### Task statement
In the material below, the lines containing the word "bodies" are required; copy each of them.

** begin Available data **

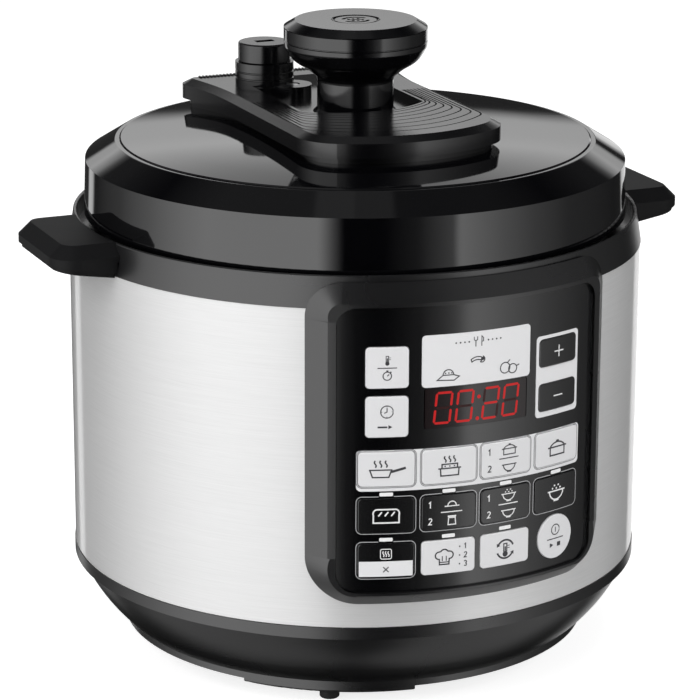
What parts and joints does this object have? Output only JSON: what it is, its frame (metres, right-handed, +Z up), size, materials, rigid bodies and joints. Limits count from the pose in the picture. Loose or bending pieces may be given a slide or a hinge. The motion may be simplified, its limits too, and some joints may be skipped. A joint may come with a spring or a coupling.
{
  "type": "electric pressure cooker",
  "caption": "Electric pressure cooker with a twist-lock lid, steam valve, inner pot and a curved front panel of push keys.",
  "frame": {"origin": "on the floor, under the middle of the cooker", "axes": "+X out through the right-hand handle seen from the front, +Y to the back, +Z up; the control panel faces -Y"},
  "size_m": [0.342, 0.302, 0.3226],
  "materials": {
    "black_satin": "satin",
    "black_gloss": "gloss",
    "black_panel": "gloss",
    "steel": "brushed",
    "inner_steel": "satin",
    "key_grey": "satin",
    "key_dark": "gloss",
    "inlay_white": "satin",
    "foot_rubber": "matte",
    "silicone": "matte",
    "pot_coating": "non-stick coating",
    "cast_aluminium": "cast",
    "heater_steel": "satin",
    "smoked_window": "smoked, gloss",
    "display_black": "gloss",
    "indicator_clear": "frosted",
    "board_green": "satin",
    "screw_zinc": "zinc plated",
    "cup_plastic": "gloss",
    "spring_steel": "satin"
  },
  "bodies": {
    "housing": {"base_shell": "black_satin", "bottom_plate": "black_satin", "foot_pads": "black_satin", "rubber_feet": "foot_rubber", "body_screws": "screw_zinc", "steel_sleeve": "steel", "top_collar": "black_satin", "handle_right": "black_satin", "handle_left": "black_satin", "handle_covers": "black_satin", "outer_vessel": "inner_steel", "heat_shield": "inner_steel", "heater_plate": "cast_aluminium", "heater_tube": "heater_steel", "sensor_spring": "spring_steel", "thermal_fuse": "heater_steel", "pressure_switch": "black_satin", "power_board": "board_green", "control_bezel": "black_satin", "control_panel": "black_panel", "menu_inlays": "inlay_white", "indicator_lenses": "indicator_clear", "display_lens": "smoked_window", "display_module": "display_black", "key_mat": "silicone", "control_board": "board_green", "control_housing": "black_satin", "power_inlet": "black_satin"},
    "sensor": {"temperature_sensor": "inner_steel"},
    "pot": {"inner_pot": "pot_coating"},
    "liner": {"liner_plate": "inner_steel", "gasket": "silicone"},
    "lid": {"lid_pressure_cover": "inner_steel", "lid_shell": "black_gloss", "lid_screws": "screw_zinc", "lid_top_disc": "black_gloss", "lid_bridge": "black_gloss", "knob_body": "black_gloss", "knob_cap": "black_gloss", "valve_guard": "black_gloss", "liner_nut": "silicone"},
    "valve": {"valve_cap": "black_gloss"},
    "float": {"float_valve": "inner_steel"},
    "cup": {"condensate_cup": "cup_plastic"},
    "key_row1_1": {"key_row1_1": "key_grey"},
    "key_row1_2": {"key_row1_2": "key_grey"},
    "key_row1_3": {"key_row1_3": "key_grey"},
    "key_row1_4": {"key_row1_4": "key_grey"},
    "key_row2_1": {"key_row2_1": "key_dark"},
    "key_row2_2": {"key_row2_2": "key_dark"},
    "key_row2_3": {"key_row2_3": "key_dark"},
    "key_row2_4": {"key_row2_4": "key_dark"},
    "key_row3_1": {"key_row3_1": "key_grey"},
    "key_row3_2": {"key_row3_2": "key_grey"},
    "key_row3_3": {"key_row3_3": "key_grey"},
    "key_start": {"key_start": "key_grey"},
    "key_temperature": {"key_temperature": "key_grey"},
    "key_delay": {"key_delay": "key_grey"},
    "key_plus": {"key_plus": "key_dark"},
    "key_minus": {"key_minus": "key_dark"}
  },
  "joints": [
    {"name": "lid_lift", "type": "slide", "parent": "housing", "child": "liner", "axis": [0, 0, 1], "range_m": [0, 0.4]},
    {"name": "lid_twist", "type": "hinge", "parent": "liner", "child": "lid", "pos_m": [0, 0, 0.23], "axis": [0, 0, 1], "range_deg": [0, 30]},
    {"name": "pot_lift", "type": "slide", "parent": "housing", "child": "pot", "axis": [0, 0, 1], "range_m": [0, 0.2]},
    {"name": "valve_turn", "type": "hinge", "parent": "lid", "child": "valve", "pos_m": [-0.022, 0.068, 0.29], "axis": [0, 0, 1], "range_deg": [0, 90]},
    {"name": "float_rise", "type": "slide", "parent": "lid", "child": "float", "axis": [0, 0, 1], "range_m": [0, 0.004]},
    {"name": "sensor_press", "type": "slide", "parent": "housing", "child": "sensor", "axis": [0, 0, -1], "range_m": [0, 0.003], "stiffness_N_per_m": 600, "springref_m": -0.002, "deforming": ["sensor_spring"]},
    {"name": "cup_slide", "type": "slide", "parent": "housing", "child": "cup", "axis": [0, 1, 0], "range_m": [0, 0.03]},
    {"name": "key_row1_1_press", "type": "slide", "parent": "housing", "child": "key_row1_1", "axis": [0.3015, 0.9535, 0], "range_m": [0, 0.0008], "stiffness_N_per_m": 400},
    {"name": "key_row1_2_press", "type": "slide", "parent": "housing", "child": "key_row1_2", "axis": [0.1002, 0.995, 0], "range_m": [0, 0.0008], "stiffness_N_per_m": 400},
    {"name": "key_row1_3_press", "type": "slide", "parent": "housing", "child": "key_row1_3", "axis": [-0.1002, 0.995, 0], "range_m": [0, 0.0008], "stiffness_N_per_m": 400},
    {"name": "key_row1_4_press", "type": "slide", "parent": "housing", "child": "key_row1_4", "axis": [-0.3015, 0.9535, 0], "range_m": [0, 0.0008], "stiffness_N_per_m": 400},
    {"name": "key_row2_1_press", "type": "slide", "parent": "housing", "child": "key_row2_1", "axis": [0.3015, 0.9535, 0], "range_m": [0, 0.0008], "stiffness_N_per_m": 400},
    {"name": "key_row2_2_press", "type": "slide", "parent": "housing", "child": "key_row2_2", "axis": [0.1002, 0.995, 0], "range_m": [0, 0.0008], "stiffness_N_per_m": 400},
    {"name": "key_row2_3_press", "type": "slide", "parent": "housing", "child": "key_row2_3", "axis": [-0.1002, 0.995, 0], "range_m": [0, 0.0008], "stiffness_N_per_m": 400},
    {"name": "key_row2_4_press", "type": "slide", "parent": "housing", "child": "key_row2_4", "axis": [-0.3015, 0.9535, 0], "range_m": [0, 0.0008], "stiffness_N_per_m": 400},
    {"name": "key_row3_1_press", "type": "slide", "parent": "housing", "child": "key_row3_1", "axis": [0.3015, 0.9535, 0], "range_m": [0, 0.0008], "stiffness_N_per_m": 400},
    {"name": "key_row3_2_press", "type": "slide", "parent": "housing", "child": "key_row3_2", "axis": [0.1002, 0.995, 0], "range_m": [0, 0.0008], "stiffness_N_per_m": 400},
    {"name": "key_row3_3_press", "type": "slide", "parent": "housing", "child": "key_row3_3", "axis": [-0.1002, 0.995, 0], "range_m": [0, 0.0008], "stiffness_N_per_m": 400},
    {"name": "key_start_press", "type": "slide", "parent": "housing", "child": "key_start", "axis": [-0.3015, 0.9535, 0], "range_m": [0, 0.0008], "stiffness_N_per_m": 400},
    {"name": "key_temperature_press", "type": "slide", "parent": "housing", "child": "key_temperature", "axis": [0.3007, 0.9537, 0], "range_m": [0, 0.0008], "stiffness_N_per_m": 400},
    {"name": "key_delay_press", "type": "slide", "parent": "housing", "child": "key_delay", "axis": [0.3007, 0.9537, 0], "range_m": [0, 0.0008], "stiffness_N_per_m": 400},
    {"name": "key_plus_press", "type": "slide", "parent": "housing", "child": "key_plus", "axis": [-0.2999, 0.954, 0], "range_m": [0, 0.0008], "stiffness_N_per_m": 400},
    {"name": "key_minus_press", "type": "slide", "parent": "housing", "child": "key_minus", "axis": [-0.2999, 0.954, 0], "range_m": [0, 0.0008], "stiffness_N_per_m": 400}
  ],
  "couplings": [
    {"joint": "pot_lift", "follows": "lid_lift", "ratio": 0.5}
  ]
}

** end Available data **

### Exercise answer
What parts and joints does this object have? Output only JSON: what it is, its frame (metres, right-handed, +Z up), size, materials, rigid bodies and joints. Limits count from the pose in the picture. Loose or bending pieces may be given a slide or a hinge. The motion may be simplified, its limits too, and some joints may be skipped. A joint may come with a spring or a coupling.
  "bodies": {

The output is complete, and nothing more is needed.